--- Data ---
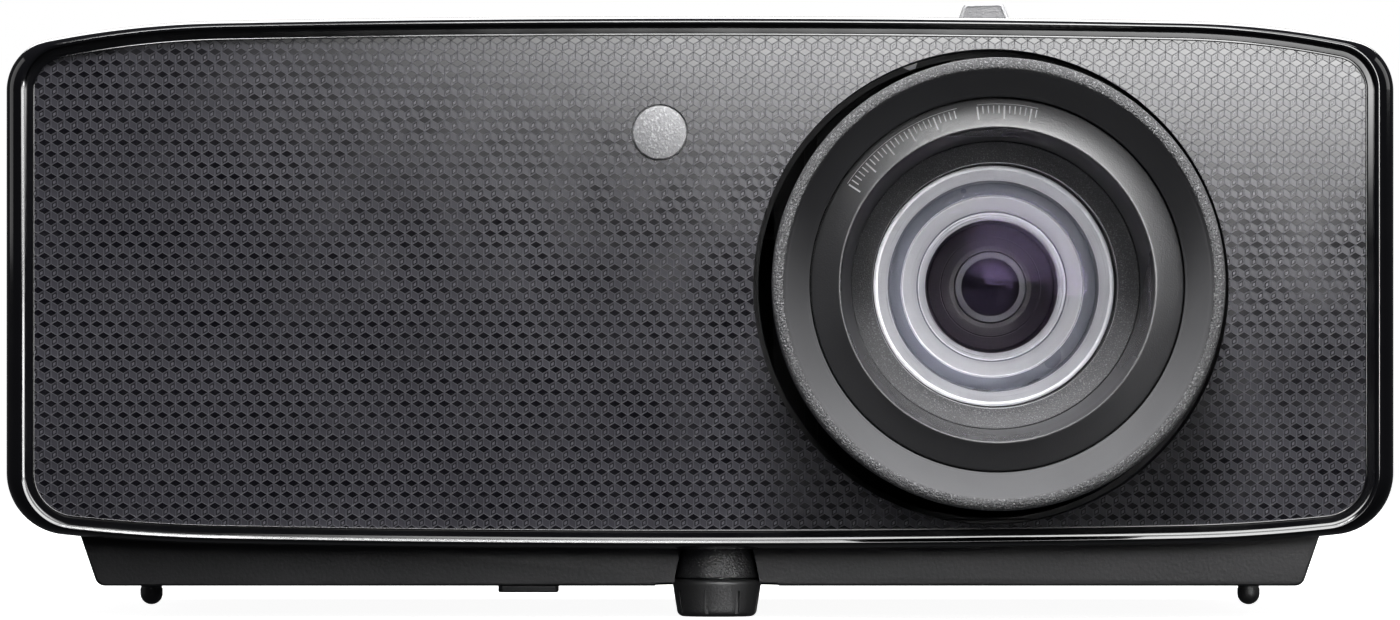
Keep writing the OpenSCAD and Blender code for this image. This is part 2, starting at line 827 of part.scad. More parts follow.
module dmd_board() {
    color([0.05, 0.2, 0.1]) {
        box(lens_x - 36, lens_x + 36, engine_back, engine_back + board_t, lens_z - 34, lens_z + 36);
        box(
            lens_x - dmd_half_x, lens_x + dmd_half_x, engine_back - 3, engine_back,
            lens_z - dmd_half_z, lens_z + dmd_half_z
        );
    }
}

module dmd_heatsink() {
    fin_count = 11;
    fin_pitch = 5;
    y0 = engine_back + board_t;
    color([0.7, 0.7, 0.72]) {
        box(lens_x - 27, lens_x + 27, y0, y0 + 4, lens_z - 24, lens_z + 24);
        for (i = [0:fin_count - 1]) {
            x = lens_x + (i - (fin_count - 1) / 2) * fin_pitch;
            box(x - 0.6, x + 0.6, y0 + 4, y0 + 26, lens_z - 24, lens_z + 24);
        }
    }
}

// Two glass wedges with a thin air gap between them
module prism() {
    half = 15;
    color([0.8, 0.85, 0.9, 0.5]) translate([lens_x, beam_y, lens_z - half]) linear_extrude(2 * half) {
        polygon([[-half, -half], [half, -half], [half, half - 0.5]]);
        polygon([[-half, -half + 0.5], [half - 0.5, half], [-half, half]]);
    }
}

module light_tunnel() {
    inner = tunnel_half - 1.5;
    color([0.7, 0.7, 0.72]) difference() {
        box(
            26, lens_x - engine_half, beam_y - tunnel_half, beam_y + tunnel_half,
            beam_z - tunnel_half, beam_z + tunnel_half
        );
        box(25, lens_x - engine_half + 1, beam_y - inner, beam_y + inner, beam_z - inner, beam_z + inner);
    }
}

// A disc and its hub on an axis along X. The hub reaches from the disc at x to hub_x
module wheel(x, hub_x, z) {
    difference() {
        union() {
            cyl_x(wheel_r, x, x + 1.2, beam_y, z);
            cyl_x(9, min(x, hub_x), max(x + 1.2, hub_x), beam_y, z);
        }
        cyl_x(spindle_r + fit, -50, 50, beam_y, z);
    }
}

module phosphor_wheel() {
    color([0.85, 0.75, 0.3]) wheel(-3, -6.5, phosphor_z);
}

module color_wheel() {
    color([0.5, 0.6, 0.8, 0.6]) wheel(13, 17, color_z);
}

module wheel_motors() {
    bracket_h = phosphor_z - tray_z - wall - gap;
    color([0.25, 0.25, 0.27]) {
        cyl_x(11, -22, -8, beam_y, phosphor_z);
        cyl_x(spindle_r, -8, -2, beam_y, phosphor_z);
        translate([-24, beam_y - 12, tray_z + wall + gap]) cube([2.5, 24, bracket_h]);
        cyl_x(11, 19, 31, beam_y, color_z);
        cyl_x(spindle_r, 14, 19, beam_y, color_z);
        box(30, lens_x - engine_half, beam_y - 9, beam_y + 9, color_z - 6, color_z + 6);
    }
}

module laser_module() {
    lens_rows = 4;
    lens_pitch = 12;
    color([0.2, 0.2, 0.22]) {
        difference() {
            box(laser_x, -38, beam_y - 36, beam_y + 36, 64, 130);
            for (y = pipe_ys) {
                cyl_x(pipe_r + fit, laser_x - 1, -60, y, beam_z);
            }
        }
        for (i = [0:lens_rows - 1], j = [0:lens_rows - 1]) {
            offset_y = (i - (lens_rows - 1) / 2) * lens_pitch;
            offset_z = (j - (lens_rows - 1) / 2) * lens_pitch;
            cyl_x(4.2, -38, -34, beam_y + offset_y, 97 + offset_z);
        }
    }
}

module laser_heatsink() {
    fin_x = -160;
    base_x = laser_x - 6;
    y1 = fin_y0 + (fin_count - 1) * fin_pitch + 1.6;
    color([0.72, 0.72, 0.74]) {
        difference() {
            box(base_x, laser_x, fin_y0, y1, 64, 142);
            for (y = pipe_ys) {
                cyl_x(pipe_r + fit, base_x - 1, laser_x + 1, y, beam_z);
            }
        }
        for (i = [0:fin_count - 1]) {
            y = fin_y0 + i * fin_pitch;
            box(fin_x, base_x, y - 0.6, y + 0.6, 68, 140);
        }
        for (y = [fin_y0, y1 - 12]) {
            box(base_x, laser_x, y, y + 12, tray_z + wall + gap, 64);
        }
    }
    color([0.75, 0.45, 0.3]) for (y = pipe_ys) {
        cyl_x(pipe_r, -156, -61, y, beam_z);
    }
}

// ---- Cooling ----

module fan_frame(y) {
    half = fan_size / 2;
    difference() {
        box(fan_x, fan_x + fan_depth, y - half, y + half, vent_z - half, vent_z + half);
        cyl_x(half - 1.6, fan_x - 1, fan_x + fan_depth + 1, y, vent_z);
    }
    cyl_x(13, fan_x, fan_x + 3, y, vent_z);
    cyl_x(spindle_r, fan_x + 3, fan_x + 14, y, vent_z);
    for (a = [0, 120, 240]) {
        translate([fan_x, y, vent_z]) rotate([a, 0, 0]) translate([0, -1.5, 12]) cube([2.4, 3, half - 13]);
    }
}

module fan_frames() {
    color([0.06, 0.06, 0.065]) for (y = fan_ys) {
        fan_frame(y);
    }
}

module fan_rotor(y) {
    blade_count = 7;
    blade_r = fan_size / 2 - 2.4;
    x0 = fan_x + 4;
    color([0.1, 0.1, 0.11]) difference() {
        union() {
            cyl_x(14, x0, x0 + 15, y, vent_z);
            for (i = [0:blade_count - 1]) {
                translate([x0 + 7.5, y, vent_z]) rotate([i * 360 / blade_count, 0, 0])
                    translate([0, 0, 12]) rotate([0, 0, 38])
                    translate([-0.7, -8.5, 0]) cube([1.4, 17, blade_r - 13.6]);
            }
        }
        cyl_x(spindle_r + fit, x0 - 1, x0 + 11, y, vent_z);
    }
}

module front_rotor() { fan_rotor(fan_ys[0]); }
module rear_rotor() { fan_rotor(fan_ys[1]); }

// ---- Electronics ----

module main_board() {
    top = main_board_z + board_t;
    color([0.04, 0.22, 0.1]) {
        box(-128, 168, 92, 158, main_board_z, top);
        box(-100, -64, 100, 134, top, top + 2.4);
        box(-40, -4, 100, 130, top, top + 10);
        for (x = [14:14:70]) {
            box(x, x + 10, 104, 118, top, top + 1.2);
        }
        for (x = [84:12:132]) {
            translate([x, 106, top]) cylinder(r = 4, h = 9);
        }
    }
}

// A closed speaker box with its driver behind the intake grille
module speaker() {
    x1 = body_w / 2 - 9;
    cone_y = 90;
    cone_z = 100;
    color([0.06, 0.06, 0.065]) {
        difference() {
            box(x1 - 30, x1, cone_y - 35, cone_y + 35, cone_z - 33, cone_z + 33);
            translate([x1 - 10, cone_y, cone_z]) rotate([0, 90, 0]) cylinder(r1 = 8, r2 = 27, h = 10.1);
        }
        cyl_x(8.5, x1 - 12, x1 - 7, cone_y, cone_z);
    }
}

module power_board() {
    top = power_board_z + board_t;
    color([0.35, 0.3, 0.12]) {
        box(-184, -26, -104, -68, power_board_z, top);
        box(-170, -136, -100, -74, top, top + 26);
        box(-122, -96, -100, -74, top, top + 20);
        for (x = [-80, -58, -38]) {
            translate([x, -86, top]) cylinder(r = 8.5, h = 28);
        }
    }
}

// A connector shell open at the back, with a contact tongue unless tongue is 0
module socket(p, depth, rim, tongue) {
    difference() {
        port_block(p, port_y - depth, port_y, 0);
        port_block(p, port_y - depth + rim, port_y + 1, -rim);
    }
    if (tongue > 0) {
        z = port_z + p[2] / 2;
        half_w = p[1] / 2 - 2;
        box(p[0] - half_w, p[0] + half_w, port_y - depth, port_y - 2, z - tongue / 2, z + tongue / 2);
    }
}

module port_sockets() {
    pin_pitch = 2.76;
    color([0.7, 0.7, 0.72]) {
        socket(lan_port, 16, 1.8, 0);
        for (p = hdmi_ports) {
            socket(p, 12, 0.6, 1.6);
        }
        socket(usb_port, 14, 0.6, 2);
        socket(serial_port, 12, 1, 0);
        for (i = [-2:2]) {
            cyl_y(0.5, port_y - 11.5, port_y - 3, serial_port[0] + i * pin_pitch, port_z + 6.4);
        }
        for (i = [-1.5:1.5]) {
            cyl_y(0.5, port_y - 11.5, port_y - 3, serial_port[0] + i * pin_pitch, port_z + 3.6);
        }
        for (x = jack_xs) {
            difference() {
                cyl_y(jack_r, port_y - 12, port_y, x, port_z + jack_r);
                cyl_y(1.8, port_y - 11, port_y + 1, x, port_z + jack_r);
            }
        }
    }
}

module power_inlet() {
    cavity_w = 24.4;
    cavity_h = 17.2;
    color([0.04, 0.04, 0.045]) {
        difference() {
            union() {
                inlet_block(rear_panel_y - 24, port_y, 0);
                inlet_block(port_y - 0.6 - wall - 1.4, rear_panel_y - wall - gap, 2);
            }
            translate([inlet_x, port_y - 8, inlet_z]) cube([cavity_w, 18, cavity_h], center = true);
        }
        for (p = [[-7, -2], [7, -2], [0, 2]]) {
            translate([inlet_x + p[0] - 1, port_y - 17.5, inlet_z + p[1] - 2]) cube([2, 15, 4]);
        }
    }
}

bottom_case();
top_cover();
front_bezel();
front_panel();
lens_bay_liner();
ir_window();
rear_panel();
exhaust_grille();
intake_grille();
keypad_plate();
keypad_board();
power_button();
source_button();
menu_button();
enter_button();
up_button();
down_button();
left_button();
right_button();
status_lights();
case_screws();
ceiling_inserts();
standoffs();
foot_collar();
foot_screw();
foot_knob();
rear_foot_left();
rear_foot_right();
lens_mount();
shift_plate_h();
shift_plate_v();
shift_dial_h();
shift_dial_v();
lens_barrel();
focus_ring();
lens_face_ring();
glass_retainer();
front_lens();
inner_cell();
inner_lens();
zoom_ring();
zoom_lever();
engine_housing();
dmd_board();
dmd_heatsink();
prism();
light_tunnel();
phosphor_wheel();
color_wheel();
wheel_motors();
laser_module();
laser_heatsink();
fan_frames();
front_rotor();
rear_rotor();
main_board();
power_board();
port_sockets();
power_inlet();
speaker();
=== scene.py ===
import math
from contextlib import contextmanager

import bmesh
import bpy
from mathutils import Matrix, Vector

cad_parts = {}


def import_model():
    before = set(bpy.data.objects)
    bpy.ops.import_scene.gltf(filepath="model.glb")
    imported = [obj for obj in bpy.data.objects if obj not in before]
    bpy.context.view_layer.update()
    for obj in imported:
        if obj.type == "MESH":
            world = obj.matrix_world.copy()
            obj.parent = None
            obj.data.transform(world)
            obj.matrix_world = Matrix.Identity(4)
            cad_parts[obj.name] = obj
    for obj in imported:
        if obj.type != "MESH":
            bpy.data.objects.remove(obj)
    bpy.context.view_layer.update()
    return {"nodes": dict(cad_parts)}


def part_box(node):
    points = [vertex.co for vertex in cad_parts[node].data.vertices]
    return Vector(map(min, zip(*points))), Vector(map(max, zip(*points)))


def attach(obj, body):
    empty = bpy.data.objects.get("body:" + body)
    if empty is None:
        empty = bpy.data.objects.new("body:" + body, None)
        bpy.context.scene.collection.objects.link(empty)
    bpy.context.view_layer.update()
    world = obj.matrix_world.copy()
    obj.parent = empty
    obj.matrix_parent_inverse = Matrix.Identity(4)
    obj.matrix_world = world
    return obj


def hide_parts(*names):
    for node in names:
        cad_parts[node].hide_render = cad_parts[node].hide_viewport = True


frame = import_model()
cad = frame["nodes"]
MM = 0.001


# ---- Dimensions, in millimetres, from the CAD nodes ----

def cad_box(node):
    """Lowest and highest corner of a CAD node in millimetres."""
    low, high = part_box(node)
    return Vector(low) / MM, Vector(high) / MM


def middle(low, high):
    """Middle of a box across x and along z."""
    return (low.x + high.x) / 2, (low.z + high.z) / 2


BEZEL_LOW = cad_box("front_bezel")[0]
COVER_LOW, COVER_HIGH = cad_box("top_cover")
PANEL_LOW, PANEL_HIGH = cad_box("front_panel")
RING_LOW, RING_HIGH = cad_box("focus_ring")
LINER_LOW, LINER_HIGH = cad_box("lens_bay_liner")
IR_LOW, IR_HIGH = cad_box("ir_window")
FOOT_LOW, FOOT_HIGH = cad_box("foot_knob")
REAR_BACK = cad_box("rear_panel")[1].y

HALF_W = COVER_HIGH.x
MID_Z = (COVER_HIGH.z + BEZEL_LOW.z) / 2
HALF_H = (COVER_HIGH.z - BEZEL_LOW.z) / 2
RIDGE_Y = BEZEL_LOW.y
SHELL_Y, SEAM_Z = COVER_LOW.y, COVER_LOW.z
BACK_Y = COVER_HIGH.y
PANEL_Y, PANEL_BACK = PANEL_LOW.y, PANEL_HIGH.y
WALL = 2.5
SEAM_HALF = 0.12
BAY_X, BAY_Z = middle(LINER_LOW, LINER_HIGH)
BAY_R = (LINER_HIGH.z - LINER_LOW.z) / 2 - 1
LENS_X, LENS_Z = middle(RING_LOW, RING_HIGH)
LENS_R = (RING_HIGH.z - RING_LOW.z) / 2
RIM_Y = RING_LOW.y
IR_X, IR_Z = middle(IR_LOW, IR_HIGH)
IR_HOLE_R = 8.25
FOOT_X = (FOOT_LOW.x + FOOT_HIGH.x) / 2
FOOT_Y = (FOOT_LOW.y + FOOT_HIGH.y) / 2


# ---- Meshes ----

def add_object(name, mesh):
    obj = bpy.data.objects.new(name, mesh)
    bpy.context.scene.collection.objects.link(obj)
    return obj


def to_object(name, mesh, materials, body, replaced):
    obj = add_object(name, mesh)
    for m in materials:
        mesh.materials.append(m)
    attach(obj, body)
    if replaced:
        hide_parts(*replaced)


def smooth_by_angle(mesh, degrees=32):
    mesh.shade_smooth()
    mesh.set_sharp_from_angle(angle=math.radians(degrees))


def raw_mesh(name, verts, faces, marks=None):
    """A mesh from vertices in millimetres. marks gives each face's material index."""
    mesh = bpy.data.meshes.new(name)
    mesh.from_pydata([(x * MM, y * MM, z * MM) for x, y, z in verts], [], faces)
    if marks:
        mesh.polygons.foreach_set("material_index", marks)
    mesh.update()
    return mesh


@contextmanager
def editing(mesh):
    bm = bmesh.new()
    bm.from_mesh(mesh)
    yield bm
    bm.to_mesh(mesh)
    bm.free()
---
Exercise requirements — Everything from the line containing "bottom_case();" down to the line containing "obj.matrix_parent_inverse = Matrix.Identity(4)" should be repeated exactly, with both end lines kept and no other lines added.

Written response —
bottom_case();
top_cover();
front_bezel();
front_panel();
lens_bay_liner();
ir_window();
rear_panel();
exhaust_grille();
intake_grille();
keypad_plate();
keypad_board();
power_button();
source_button();
menu_button();
enter_button();
up_button();
down_button();
left_button();
right_button();
status_lights();
case_screws();
ceiling_inserts();
standoffs();
foot_collar();
foot_screw();
foot_knob();
rear_foot_left();
rear_foot_right();
lens_mount();
shift_plate_h();
shift_plate_v();
shift_dial_h();
shift_dial_v();
lens_barrel();
focus_ring();
lens_face_ring();
glass_retainer();
front_lens();
inner_cell();
inner_lens();
zoom_ring();
zoom_lever();
engine_housing();
dmd_board();
dmd_heatsink();
prism();
light_tunnel();
phosphor_wheel();
color_wheel();
wheel_motors();
laser_module();
laser_heatsink();
fan_frames();
front_rotor();
rear_rotor();
main_board();
power_board();
port_sockets();
power_inlet();
speaker();
=== scene.py ===
import math
from contextlib import contextmanager

import bmesh
import bpy
from mathutils import Matrix, Vector

cad_parts = {}


def import_model():
    before = set(bpy.data.objects)
    bpy.ops.import_scene.gltf(filepath="model.glb")
    imported = [obj for obj in bpy.data.objects if obj not in before]
    bpy.context.view_layer.update()
    for obj in imported:
        if obj.type == "MESH":
            world = obj.matrix_world.copy()
            obj.parent = None
            obj.data.transform(world)
            obj.matrix_world = Matrix.Identity(4)
            cad_parts[obj.name] = obj
    for obj in imported:
        if obj.type != "MESH":
            bpy.data.objects.remove(obj)
    bpy.context.view_layer.update()
    return {"nodes": dict(cad_parts)}


def part_box(node):
    points = [vertex.co for vertex in cad_parts[node].data.vertices]
    return Vector(map(min, zip(*points))), Vector(map(max, zip(*points)))


def attach(obj, body):
    empty = bpy.data.objects.get("body:" + body)
    if empty is None:
        empty = bpy.data.objects.new("body:" + body, None)
        bpy.context.scene.collection.objects.link(empty)
    bpy.context.view_layer.update()
    world = obj.matrix_world.copy()
    obj.parent = empty
    obj.matrix_parent_inverse = Matrix.Identity(4)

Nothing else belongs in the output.